**EXERCISE TASK**. Reproduce, character for character, the entries from their opening line through the line with "---- plastic housing".
-- begin PROVIDED ENTRIES --
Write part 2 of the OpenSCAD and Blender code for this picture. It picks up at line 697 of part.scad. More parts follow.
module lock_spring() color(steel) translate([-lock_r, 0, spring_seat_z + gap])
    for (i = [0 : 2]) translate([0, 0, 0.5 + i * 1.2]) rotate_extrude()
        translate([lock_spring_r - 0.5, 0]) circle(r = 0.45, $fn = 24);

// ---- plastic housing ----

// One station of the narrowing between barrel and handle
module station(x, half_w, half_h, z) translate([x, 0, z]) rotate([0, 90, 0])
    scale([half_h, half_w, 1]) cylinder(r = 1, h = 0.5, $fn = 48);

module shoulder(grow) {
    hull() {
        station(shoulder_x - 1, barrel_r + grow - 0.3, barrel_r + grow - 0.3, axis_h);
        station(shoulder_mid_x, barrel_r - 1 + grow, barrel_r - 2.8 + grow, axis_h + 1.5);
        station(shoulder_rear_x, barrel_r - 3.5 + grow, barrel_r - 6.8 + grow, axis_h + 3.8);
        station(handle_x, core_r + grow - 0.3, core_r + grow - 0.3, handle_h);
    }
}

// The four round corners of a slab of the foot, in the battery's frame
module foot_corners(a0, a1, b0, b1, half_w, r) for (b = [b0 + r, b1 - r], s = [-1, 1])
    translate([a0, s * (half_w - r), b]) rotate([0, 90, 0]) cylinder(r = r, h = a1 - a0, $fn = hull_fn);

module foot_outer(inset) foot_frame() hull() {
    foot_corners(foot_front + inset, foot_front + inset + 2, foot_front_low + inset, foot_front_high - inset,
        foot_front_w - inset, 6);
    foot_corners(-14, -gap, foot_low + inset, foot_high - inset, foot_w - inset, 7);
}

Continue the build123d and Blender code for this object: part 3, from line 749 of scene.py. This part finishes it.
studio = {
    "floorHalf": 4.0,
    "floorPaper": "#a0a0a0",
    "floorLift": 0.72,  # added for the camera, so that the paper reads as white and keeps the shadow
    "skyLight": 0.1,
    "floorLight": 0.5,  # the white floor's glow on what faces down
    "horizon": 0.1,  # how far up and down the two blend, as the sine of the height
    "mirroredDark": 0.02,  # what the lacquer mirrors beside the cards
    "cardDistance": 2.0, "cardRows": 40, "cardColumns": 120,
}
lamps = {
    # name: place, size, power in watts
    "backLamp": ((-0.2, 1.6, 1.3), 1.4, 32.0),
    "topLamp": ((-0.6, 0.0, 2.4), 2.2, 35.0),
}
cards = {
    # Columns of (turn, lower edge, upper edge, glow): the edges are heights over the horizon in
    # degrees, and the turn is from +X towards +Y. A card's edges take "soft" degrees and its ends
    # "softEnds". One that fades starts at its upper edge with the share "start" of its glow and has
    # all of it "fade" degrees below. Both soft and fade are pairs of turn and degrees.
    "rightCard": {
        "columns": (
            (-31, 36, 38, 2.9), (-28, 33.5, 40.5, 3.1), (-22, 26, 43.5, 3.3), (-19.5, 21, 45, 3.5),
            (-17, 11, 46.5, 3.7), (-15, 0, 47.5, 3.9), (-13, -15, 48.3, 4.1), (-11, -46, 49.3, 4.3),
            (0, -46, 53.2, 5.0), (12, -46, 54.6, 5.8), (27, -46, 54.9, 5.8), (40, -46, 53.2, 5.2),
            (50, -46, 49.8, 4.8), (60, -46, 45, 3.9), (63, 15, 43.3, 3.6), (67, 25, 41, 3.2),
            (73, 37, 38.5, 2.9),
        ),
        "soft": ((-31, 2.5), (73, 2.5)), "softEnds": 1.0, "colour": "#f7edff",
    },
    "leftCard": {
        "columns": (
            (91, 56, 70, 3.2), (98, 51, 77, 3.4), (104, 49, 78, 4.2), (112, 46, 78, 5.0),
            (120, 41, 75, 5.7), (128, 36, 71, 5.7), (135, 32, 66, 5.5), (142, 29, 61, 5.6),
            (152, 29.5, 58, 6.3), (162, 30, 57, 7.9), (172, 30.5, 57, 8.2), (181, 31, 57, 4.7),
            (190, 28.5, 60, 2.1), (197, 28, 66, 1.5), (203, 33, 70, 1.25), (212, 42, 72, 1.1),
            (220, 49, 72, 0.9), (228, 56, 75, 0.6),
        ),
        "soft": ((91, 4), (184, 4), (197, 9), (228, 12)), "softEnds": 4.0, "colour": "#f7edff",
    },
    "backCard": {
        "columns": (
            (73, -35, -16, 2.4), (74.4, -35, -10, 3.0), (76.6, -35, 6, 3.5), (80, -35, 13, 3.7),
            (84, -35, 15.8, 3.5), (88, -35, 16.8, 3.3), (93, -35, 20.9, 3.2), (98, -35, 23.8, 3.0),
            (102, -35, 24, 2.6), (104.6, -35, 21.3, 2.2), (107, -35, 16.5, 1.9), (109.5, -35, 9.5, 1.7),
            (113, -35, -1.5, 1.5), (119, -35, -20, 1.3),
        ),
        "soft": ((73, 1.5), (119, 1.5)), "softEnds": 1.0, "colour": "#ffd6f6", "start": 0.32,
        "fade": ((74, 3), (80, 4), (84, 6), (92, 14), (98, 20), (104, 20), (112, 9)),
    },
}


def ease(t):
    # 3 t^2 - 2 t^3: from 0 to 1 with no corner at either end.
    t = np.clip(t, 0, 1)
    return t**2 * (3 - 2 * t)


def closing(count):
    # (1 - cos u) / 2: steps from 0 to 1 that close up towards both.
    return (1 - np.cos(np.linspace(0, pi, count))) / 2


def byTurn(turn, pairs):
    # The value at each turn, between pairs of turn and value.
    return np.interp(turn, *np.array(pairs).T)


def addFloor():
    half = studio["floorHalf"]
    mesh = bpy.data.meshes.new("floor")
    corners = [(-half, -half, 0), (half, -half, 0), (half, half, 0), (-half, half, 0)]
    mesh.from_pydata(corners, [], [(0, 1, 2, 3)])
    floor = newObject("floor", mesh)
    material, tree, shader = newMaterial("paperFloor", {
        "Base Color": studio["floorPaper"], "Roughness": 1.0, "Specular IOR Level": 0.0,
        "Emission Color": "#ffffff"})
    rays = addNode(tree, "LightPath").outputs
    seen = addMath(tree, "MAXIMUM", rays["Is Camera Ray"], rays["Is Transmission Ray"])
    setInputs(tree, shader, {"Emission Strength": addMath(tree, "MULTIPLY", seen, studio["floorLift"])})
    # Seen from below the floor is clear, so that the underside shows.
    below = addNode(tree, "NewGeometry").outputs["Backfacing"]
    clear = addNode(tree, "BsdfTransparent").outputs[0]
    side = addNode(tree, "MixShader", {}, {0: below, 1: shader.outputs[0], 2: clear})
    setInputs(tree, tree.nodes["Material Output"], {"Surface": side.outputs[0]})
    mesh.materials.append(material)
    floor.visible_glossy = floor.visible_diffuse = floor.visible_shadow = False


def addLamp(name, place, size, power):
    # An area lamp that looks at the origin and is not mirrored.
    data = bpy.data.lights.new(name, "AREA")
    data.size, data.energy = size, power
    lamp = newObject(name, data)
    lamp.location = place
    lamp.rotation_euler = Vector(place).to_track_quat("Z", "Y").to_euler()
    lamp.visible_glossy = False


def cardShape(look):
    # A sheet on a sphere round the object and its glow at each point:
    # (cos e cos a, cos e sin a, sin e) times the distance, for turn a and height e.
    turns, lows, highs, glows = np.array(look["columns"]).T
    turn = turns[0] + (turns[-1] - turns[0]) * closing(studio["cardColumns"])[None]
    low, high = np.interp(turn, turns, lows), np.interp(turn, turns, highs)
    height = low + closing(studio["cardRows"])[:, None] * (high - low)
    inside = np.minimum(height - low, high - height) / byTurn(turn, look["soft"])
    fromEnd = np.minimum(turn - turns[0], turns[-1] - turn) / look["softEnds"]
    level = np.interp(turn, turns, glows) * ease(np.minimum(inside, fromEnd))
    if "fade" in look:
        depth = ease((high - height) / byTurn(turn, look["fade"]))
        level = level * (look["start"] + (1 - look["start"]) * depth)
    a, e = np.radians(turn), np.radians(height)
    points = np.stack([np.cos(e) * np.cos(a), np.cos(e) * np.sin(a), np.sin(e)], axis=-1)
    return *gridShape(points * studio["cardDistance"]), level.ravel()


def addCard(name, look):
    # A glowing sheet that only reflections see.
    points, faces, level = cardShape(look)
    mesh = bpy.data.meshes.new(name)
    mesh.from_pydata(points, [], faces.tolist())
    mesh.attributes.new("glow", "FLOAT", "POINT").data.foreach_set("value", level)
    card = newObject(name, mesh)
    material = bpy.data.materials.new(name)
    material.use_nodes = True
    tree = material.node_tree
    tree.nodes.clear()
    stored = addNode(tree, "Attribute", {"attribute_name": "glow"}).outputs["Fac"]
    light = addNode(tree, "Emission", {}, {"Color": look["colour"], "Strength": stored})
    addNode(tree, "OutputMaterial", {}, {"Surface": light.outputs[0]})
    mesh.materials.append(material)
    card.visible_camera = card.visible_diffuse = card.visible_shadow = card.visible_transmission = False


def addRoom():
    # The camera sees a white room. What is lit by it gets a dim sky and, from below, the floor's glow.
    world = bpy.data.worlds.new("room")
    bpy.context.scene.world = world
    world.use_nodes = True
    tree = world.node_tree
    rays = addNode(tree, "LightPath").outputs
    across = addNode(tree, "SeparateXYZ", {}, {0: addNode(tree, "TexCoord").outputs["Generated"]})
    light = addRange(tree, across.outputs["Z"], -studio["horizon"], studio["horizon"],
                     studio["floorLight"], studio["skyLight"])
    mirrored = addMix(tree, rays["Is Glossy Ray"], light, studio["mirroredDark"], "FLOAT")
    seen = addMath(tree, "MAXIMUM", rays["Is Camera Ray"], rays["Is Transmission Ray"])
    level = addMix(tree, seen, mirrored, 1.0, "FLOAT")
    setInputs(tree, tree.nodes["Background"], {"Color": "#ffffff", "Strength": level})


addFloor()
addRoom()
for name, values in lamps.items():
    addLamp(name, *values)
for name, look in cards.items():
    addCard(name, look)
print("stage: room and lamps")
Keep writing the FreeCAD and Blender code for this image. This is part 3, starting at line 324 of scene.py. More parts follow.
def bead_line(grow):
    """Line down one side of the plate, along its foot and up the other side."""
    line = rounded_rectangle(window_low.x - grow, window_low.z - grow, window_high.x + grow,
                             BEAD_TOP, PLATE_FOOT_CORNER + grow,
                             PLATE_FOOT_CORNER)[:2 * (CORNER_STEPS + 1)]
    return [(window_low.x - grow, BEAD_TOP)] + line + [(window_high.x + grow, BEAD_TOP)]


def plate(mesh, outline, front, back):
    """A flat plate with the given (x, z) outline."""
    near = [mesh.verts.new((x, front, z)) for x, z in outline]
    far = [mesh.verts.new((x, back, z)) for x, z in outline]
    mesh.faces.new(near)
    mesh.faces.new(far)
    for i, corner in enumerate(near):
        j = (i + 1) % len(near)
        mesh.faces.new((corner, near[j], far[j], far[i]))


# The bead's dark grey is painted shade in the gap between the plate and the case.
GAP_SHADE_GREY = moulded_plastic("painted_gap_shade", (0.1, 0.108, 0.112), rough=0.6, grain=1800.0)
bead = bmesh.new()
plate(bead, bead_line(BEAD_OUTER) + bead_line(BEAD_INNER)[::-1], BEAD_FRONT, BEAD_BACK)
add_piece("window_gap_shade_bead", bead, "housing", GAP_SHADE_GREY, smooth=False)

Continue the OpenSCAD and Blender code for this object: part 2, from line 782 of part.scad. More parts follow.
-- end PROVIDED ENTRIES --
**RESULT**.
Write part 2 of the OpenSCAD and Blender code for this picture. It picks up at line 697 of part.scad. More parts follow.
module lock_spring() color(steel) translate([-lock_r, 0, spring_seat_z + gap])
    for (i = [0 : 2]) translate([0, 0, 0.5 + i * 1.2]) rotate_extrude()
        translate([lock_spring_r - 0.5, 0]) circle(r = 0.45, $fn = 24);

// ---- plastic housing ----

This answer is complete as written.